Lines containing the word "type" are the ones to copy from the records below.

[Begin Records to use]

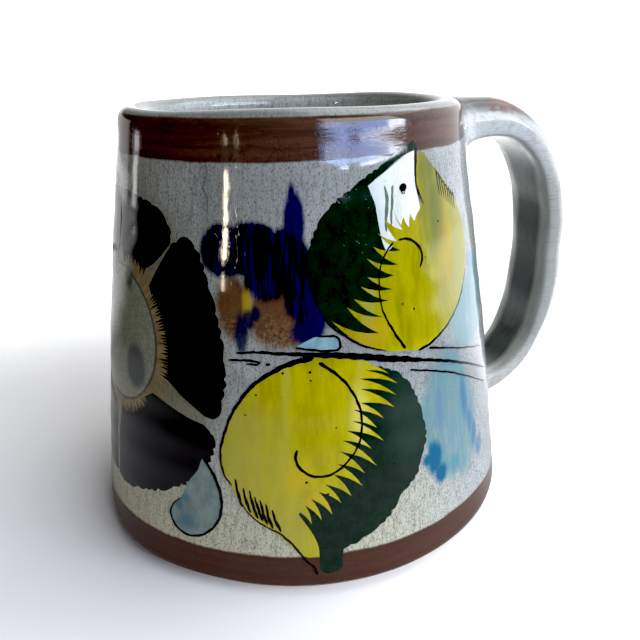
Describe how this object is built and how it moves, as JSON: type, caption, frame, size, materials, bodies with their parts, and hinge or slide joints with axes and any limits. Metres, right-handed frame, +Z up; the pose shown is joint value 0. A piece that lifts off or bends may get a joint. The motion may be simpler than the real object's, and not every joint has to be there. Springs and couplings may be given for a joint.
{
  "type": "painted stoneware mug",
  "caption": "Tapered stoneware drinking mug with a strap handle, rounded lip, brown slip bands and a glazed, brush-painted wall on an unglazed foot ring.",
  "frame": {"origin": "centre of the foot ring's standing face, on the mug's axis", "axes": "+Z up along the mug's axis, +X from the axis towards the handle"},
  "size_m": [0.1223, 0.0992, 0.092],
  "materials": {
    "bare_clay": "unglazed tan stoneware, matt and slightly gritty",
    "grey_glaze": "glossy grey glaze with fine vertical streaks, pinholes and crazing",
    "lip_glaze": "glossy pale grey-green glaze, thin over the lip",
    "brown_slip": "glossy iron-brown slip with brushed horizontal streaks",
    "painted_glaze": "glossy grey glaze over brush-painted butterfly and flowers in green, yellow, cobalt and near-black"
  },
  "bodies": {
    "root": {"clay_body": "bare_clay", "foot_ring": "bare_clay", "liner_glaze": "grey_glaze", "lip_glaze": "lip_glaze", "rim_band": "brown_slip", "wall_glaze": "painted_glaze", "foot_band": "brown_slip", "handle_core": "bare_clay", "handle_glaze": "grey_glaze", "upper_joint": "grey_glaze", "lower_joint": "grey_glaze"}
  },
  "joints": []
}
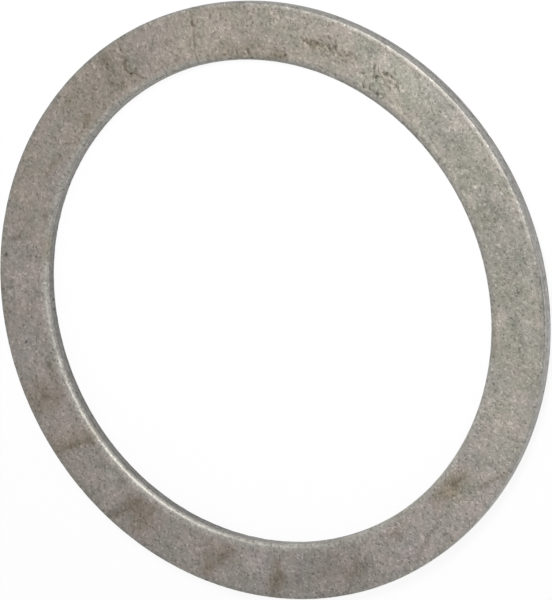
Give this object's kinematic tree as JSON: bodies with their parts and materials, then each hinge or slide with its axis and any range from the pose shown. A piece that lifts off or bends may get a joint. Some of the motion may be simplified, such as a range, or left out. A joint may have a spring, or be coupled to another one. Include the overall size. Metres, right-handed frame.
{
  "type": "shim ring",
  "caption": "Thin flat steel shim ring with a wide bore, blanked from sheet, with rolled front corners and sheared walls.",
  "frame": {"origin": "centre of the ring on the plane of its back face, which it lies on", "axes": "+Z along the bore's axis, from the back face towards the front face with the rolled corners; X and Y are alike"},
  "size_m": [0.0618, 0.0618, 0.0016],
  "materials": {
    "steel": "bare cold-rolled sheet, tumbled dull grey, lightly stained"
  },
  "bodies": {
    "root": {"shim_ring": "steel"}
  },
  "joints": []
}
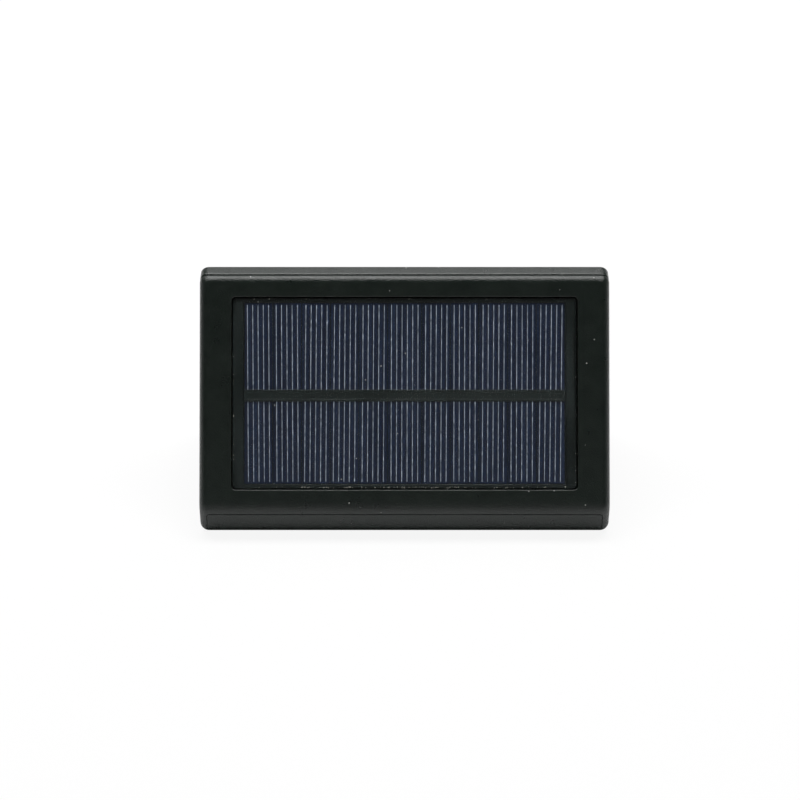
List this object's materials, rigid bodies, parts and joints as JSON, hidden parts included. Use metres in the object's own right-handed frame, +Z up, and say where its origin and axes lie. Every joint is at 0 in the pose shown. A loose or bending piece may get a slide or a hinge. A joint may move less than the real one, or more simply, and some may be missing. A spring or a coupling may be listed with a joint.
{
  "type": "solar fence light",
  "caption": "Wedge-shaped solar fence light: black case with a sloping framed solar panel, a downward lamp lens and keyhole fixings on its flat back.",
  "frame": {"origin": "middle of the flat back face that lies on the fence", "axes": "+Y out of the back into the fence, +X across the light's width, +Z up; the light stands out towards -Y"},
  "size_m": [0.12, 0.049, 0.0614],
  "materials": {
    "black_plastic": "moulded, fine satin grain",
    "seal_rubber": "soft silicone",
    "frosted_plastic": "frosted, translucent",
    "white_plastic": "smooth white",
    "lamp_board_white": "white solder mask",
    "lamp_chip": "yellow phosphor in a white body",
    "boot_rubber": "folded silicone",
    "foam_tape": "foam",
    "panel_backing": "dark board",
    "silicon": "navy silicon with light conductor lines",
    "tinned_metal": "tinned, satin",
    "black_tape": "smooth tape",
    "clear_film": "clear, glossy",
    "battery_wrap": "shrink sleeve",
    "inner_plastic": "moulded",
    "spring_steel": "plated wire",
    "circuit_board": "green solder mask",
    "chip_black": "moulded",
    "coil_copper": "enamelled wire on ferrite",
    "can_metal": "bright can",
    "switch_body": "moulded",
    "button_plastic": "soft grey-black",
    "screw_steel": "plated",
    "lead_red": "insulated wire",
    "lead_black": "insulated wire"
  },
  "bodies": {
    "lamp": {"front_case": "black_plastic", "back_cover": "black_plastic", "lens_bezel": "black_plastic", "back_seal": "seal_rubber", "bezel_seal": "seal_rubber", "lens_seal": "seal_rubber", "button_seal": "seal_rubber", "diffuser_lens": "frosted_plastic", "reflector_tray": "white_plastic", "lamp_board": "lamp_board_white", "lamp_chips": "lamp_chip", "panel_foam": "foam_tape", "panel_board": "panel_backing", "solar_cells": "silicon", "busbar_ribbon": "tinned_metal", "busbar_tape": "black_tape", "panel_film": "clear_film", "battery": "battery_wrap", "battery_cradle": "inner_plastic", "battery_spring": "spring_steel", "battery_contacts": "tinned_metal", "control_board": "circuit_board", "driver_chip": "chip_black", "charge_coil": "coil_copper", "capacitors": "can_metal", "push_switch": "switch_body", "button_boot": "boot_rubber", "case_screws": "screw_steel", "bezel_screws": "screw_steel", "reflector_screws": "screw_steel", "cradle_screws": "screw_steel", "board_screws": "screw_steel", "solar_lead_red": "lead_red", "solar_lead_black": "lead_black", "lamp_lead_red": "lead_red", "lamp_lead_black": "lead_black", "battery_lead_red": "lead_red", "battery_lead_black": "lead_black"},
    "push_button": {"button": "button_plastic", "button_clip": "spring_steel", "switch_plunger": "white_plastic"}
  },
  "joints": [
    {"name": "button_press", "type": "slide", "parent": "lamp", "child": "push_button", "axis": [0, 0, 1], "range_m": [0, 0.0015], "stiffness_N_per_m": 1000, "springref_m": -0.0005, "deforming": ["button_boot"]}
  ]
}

[End Records to use]
[Begin Records to use]

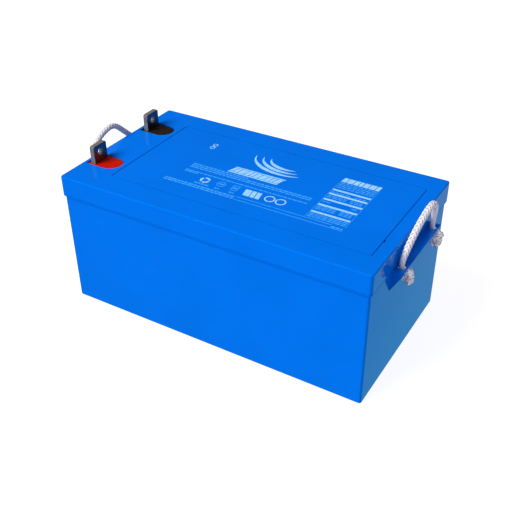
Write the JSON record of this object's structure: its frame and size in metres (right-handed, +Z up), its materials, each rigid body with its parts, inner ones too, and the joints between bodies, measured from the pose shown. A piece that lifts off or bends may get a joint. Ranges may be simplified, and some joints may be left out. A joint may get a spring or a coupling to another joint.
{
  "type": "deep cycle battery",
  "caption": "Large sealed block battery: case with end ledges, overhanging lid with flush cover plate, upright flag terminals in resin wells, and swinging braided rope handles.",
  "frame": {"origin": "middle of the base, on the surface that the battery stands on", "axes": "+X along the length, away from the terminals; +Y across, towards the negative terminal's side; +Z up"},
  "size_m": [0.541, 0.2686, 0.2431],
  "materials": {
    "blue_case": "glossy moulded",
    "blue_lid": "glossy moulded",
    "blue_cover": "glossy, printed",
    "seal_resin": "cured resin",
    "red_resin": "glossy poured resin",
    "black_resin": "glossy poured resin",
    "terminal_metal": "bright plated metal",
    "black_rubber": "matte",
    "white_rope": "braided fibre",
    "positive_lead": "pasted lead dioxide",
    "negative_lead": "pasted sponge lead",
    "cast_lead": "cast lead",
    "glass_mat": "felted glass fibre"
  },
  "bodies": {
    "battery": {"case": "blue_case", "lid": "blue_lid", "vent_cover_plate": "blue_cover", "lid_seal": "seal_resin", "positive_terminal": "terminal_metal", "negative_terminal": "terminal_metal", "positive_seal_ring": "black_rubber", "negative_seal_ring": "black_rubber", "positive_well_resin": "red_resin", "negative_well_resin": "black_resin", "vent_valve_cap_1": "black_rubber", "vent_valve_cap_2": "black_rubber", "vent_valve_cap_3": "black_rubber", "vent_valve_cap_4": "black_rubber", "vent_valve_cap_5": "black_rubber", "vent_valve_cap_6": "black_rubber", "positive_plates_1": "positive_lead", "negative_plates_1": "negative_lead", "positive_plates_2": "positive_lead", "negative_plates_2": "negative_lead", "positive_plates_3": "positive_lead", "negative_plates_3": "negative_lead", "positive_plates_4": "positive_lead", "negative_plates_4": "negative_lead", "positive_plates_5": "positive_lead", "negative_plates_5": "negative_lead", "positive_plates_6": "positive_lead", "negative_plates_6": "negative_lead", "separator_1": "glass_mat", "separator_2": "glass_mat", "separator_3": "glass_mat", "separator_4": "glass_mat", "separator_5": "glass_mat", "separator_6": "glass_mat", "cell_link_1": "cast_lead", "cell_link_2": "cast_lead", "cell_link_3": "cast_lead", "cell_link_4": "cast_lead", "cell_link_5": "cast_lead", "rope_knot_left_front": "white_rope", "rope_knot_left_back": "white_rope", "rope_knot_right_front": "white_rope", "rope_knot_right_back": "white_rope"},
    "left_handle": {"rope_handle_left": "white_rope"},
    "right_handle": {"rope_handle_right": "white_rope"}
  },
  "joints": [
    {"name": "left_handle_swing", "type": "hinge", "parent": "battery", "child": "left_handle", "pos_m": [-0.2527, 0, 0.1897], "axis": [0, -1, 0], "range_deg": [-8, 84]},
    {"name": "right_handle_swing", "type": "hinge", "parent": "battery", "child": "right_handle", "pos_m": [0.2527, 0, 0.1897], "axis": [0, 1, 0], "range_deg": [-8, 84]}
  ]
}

[End Records to use]

The result:
Describe how this object is built and how it moves, as JSON: type, caption, frame, size, materials, bodies with their parts, and hinge or slide joints with axes and any limits. Metres, right-handed frame, +Z up; the pose shown is joint value 0. A piece that lifts off or bends may get a joint. The motion may be simpler than the real object's, and not every joint has to be there. Springs and couplings may be given for a joint.
  "type": "painted stoneware mug",
  "type": "shim ring",
  "type": "solar fence light",
    {"name": "button_press", "type": "slide", "parent": "lamp", "child": "push_button", "axis": [0, 0, 1], "range_m": [0, 0.0015], "stiffness_N_per_m": 1000, "springref_m": -0.0005, "deforming": ["button_boot"]}
  "type": "deep cycle battery",
    {"name": "left_handle_swing", "type": "hinge", "parent": "battery", "child": "left_handle", "pos_m": [-0.2527, 0, 0.1897], "axis": [0, -1, 0], "range_deg": [-8, 84]},
    {"name": "right_handle_swing", "type": "hinge", "parent": "battery", "child": "right_handle", "pos_m": [0.2527, 0, 0.1897], "axis": [0, 1, 0], "range_deg": [-8, 84]}